I was “stuck” with listening to whatever happened to be on in the house until, I think, Christmas 1971. Or sometime around then. I was given a little transistor radio of my own… one that was about the size of a thick celphone by today’s standards, with a tiny gnurled dial on one side to change the AM stations and a volume on it somewhere. It came with a single earbud, if I wanted to listen in privacy. That’s when everything changed.
I quickly found Chum radio in Toronto, at the time the most popular radio station in the land. It was a typical AM, top 40 (although they put out a weekly chart that was actually top 30 instead as seen in the example below) music. And I listened a lot. It was one of the very few perks of being sick a lot. I had a bit more time to listen when other kids would be out playing, or even at school some days. I seem to remember all the music that came from ’72 more clearly than many years and much more so than any year prior. “Summer Breeze” (one my dad liked), “American Pie”, “Papa Was a Rolling Stone”, “Brandy”, “Long Cool Woman” … so many great singles to enjoy and sing along with. I still enjoy them now, but sing along a whole lot less frequently!
My parents gave me an allowance – probably 50 cents a week, maybe equivalent to two or three bucks now. Not much, but it made five or six year old me feel rich. I wasn’t a candy fan generally, and didn’t share my brother’s love of comic books, so for me, my money went to two things – baseball (infrequently hockey) cards and records. At the time, I didn’t have anything to play records on, but my brother had a portable record player he sometimes left out, and there was a good one in the living room that was part of my dad’s stereo. Somewhere along the way Dad taught me how to switch that on and turn it to the turntable. So many a trip to the mall with my mom were highlights to me, because I could go to the Eatons department store and go to their records section downstairs, and buy a 45. If I’d been saving for a few weeks, maybe two. I think the 7” singles were about 59 cents each then. I couldn’t tell you exactly what one I bought first but I do remember having and loving “Tightrope” by Leon Russell and “Nice To Be With you” by Jim Gold & the Gallery from that year. And “Rocketman”, by Elton John of course.
Elton became my first “favorite” musician and was everywhere on Canadian radio back then. Canucks loved him and there was lots of material to love – between November ’71 and October ’73, he put out four new albums, one of them a double-LP. That’s a fast clip! By 1974, there was another and, more significantly for me, I was given my first stereo of my own! It was an all-in-one that I loved; gaudy looking in a way that would now be considered retro-cool.

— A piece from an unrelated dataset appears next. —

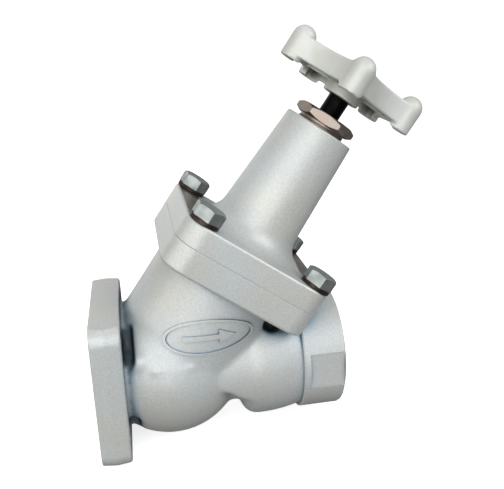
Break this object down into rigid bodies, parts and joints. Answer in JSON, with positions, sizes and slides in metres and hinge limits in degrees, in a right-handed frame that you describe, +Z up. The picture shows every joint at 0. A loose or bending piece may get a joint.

White plastic, with rounded corners, silver knobs for volume, bass, treble (something on a kids’ stereo back then not found on half the mainstream units these days – go make sense out of that!), a light up orange display for sliding the channel tuner up and down. It had an 8-track player in it, and a turntable on top, with a smoked-glass looking cover. I wish I could find a photo of it, but even Google seems stumped by that search. Anyway, that went on my bedroom dresser and opened up a whole new world of possibilities for me, including making tapes (8-track) from the radio and playing my records whenever I wanted. By then I had a lot of singles, but sometime around then, end of ’74 or early ’75, I bought my very first LP … Elton John’s Greatest Hits.
Why not ? Ten of his singles all in one package, and I loved all of them. Well, nine of them off the bat, the tenth, “Border Song”, his very first single (which was a top 40 in Canada still) was new to me, but I quickly grew to like it a lot. Oddly, for some reason I can’t recall, as much as I loved his music, I think by then I only had “Rocketman” and “Bennie and the Jets” as 45s, so it was getting a lot of songs I absolutely loved all at once – “Crocodile Rock”, “Honky Cat”, “Goodbye Yellow Brick Road”, “Your Song”… My brother disapproved. He scorned Elton because he figured he was a gay man . My bro’ used a slightly less polite term. That was only rumored back then, but turns out he was right. But I didn’t care, I loved his music, and that was that. Neither did most Canadians or Americans care, it seemed. The album was #1 in Canada for 14 weeks in total and in the U.S. was the top-seller of 1975. It’s diamond-status in both and has sold well over 20 million copies, and would probably be above that had MCA not eventually discontinued it and put out more extensive greatest hits packages instead.
After that, I can’t remember my second album purchase, but it might have been going backwards to get his Goodbye Yellow Brick Road, or forward to his Captain Fantastic that came out later in ’75. Or a K-tel … who didn’t love those 20-song hit compilations back then?
Not too long after 1975, my enthusiasm for a lot of Elton’s new work diminished, but his Greatest Hits was a record I played and played and played for years. Making it a pretty good expenditure of a month or so’s worth of allowance , close to 50 years ago.
That’s our memories – I’d love to hear your firsts . Feel free to comment on them.